We know many people have lost their way and do not know God anymore. We need to reach out to them. We need to be the ones who show them God’s mercy. We need to be the ones who seek them out and bring them back to Jesus.
Again, it is our mission. We are the new missionaries of mercy. Reaching out. Going out of ourselves. Looking for them and inviting them to come back to God. To the Church. That they can feel God’s love and mercy in their daily lives.
Each of us has the same duty as St. Paul, as St. Francis. We have to give others what we have received. We have to share the good news of God’s mercy and love.

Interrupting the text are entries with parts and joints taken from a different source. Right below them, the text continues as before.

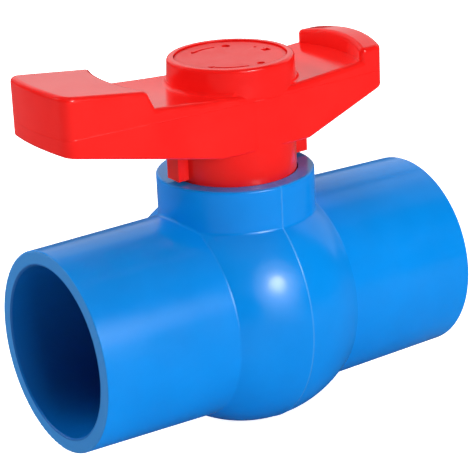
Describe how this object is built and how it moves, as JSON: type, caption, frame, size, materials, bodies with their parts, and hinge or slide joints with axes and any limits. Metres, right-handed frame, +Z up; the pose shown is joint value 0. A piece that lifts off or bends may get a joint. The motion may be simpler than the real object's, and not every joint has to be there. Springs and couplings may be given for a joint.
{
  "type": "ball valve",
  "caption": "Quarter-turn plastic ball valve for 50 mm pressure pipe, with plain solvent sockets, a round body and a two-winged lever in line with the pipe.",
  "frame": {"origin": "centre of the ball, where the pipe axis meets the stem axis", "axes": "+X along the pipe, the way the handle's short wing points when the valve is open; +Z up the stem to the handle; +Y across the pipe"},
  "size_m": [0.1288, 0.0734, 0.1142],
  "materials": {
    "blue_pvc": "gloss, injection moulded",
    "white_pvc": "polished",
    "grey_pvc": "satin, injection moulded",
    "white_ptfe": "waxy",
    "black_epdm": "matt",
    "red_abs": "semi-gloss, injection moulded",
    "stainless": "plain"
  },
  "bodies": {
    "body": {"valve_body": "blue_pvc", "seat_ring_left": "white_ptfe", "seat_cushion_oring_left": "black_epdm", "seat_carrier_left": "grey_pvc", "carrier_oring_left": "black_epdm", "seat_ring_right": "white_ptfe", "seat_cushion_oring_right": "black_epdm", "seat_carrier_right": "grey_pvc", "carrier_oring_right": "black_epdm"},
    "operator": {"stem": "grey_pvc", "stem_oring_lower": "black_epdm", "stem_oring_upper": "black_epdm", "thrust_washer": "white_ptfe", "handle": "red_abs", "handle_screw": "stainless", "screw_washer": "stainless", "handle_cap": "red_abs"},
    "ball": {"ball": "white_pvc"}
  },
  "joints": [
    {"name": "handle_turn", "type": "hinge", "parent": "body", "child": "operator", "pos_m": [0, 0, 0], "axis": [0, 0, 1], "range_deg": [-90, 0]},
    {"name": "ball_turn", "type": "hinge", "parent": "body", "child": "ball", "pos_m": [0, 0, 0], "axis": [0, 0, 1], "range_deg": [-90, 0]}
  ],
  "couplings": [
    {"joint": "ball_turn", "follows": "handle_turn", "ratio": 1}
  ]
}
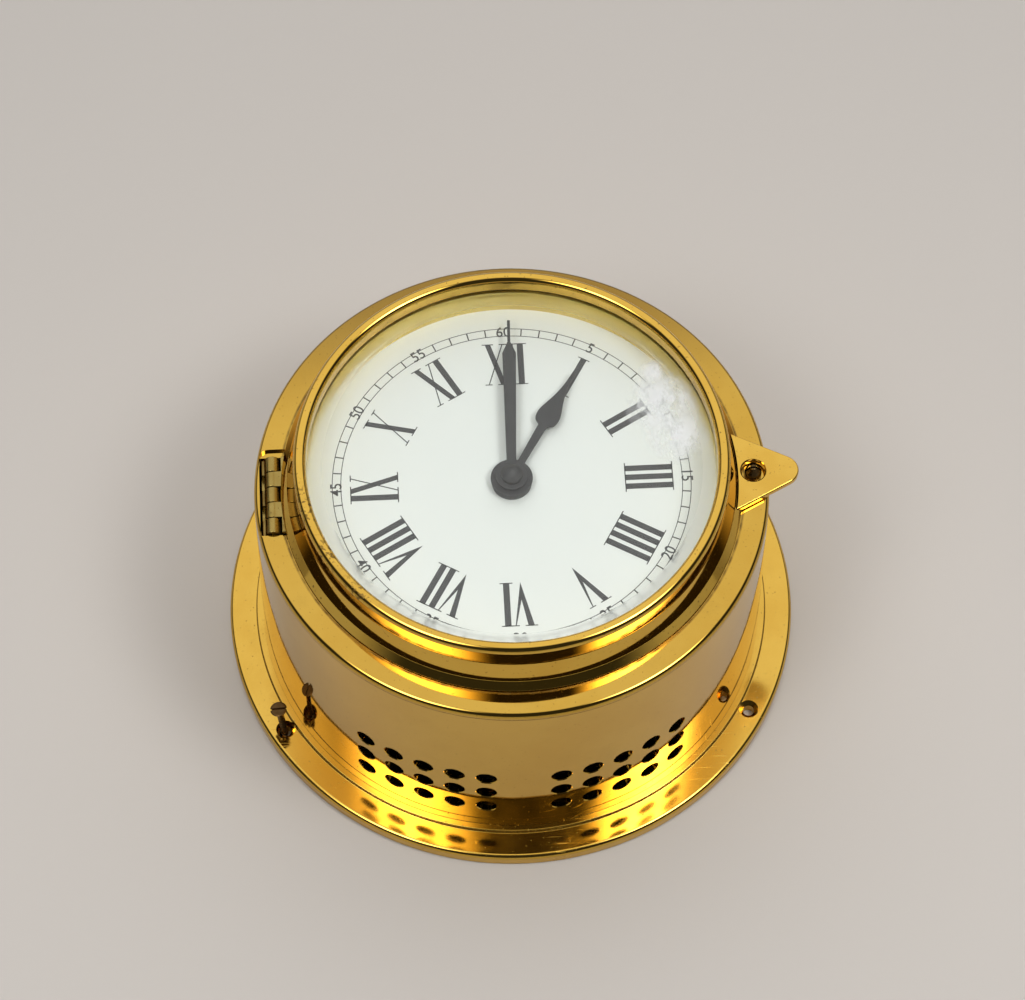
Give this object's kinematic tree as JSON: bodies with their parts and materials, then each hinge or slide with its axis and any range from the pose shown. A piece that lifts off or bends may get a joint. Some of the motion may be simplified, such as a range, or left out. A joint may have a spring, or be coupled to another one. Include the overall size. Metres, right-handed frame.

There’s so much need of God’s love out there for the people of our time.
We have to be excited about it. We really need to ask our Blessed Mother. Now each one of us, is now enthusiastic about our new evangelization. With that real joy of knowing that what we are bringing to our people, as we hear in the passage of the Gospel, God’s love and mercy.
We need to be like that woman in the Gospel parable of the lost coin. We have to have the light of Christ. We have to go out and sweep the house of this world, searching carefully for those who are lost. We need to bring them to a personal encounter with Jesus Christ and the mercy of God.
So my brothers and sisters, we have a beautiful mission. Just as those first missionaries who came to Los Angeles and founded this beautiful Archdiocese.
So, let make the angels rejoice in heaven tonight! Let’s dedicate our city once more to the protection of Our Lady the Queen of Angels. And let us consecrate ourselves to rebuilding the Church and making this a City of the Angels. A place for the encounter with Jesus Christ.
And let us ask Our Lady, Queen of the Angels for the gift of peace — in our world and in our city, in our neighborhoods and in our families, and in our hearts.
1. Readings (Twenty-Fourth Sunday in Ordinary Time, Year C): Exod. 32:7-11, 13-14; Ps. 51:3-4, 12-13, 17-19; 1 Tim. 1:12-17; Luke 15:1-10 or Luke 15:1-32.
2. Jörgensen, St. Francis of Assisi (Image, 1955 ), 4.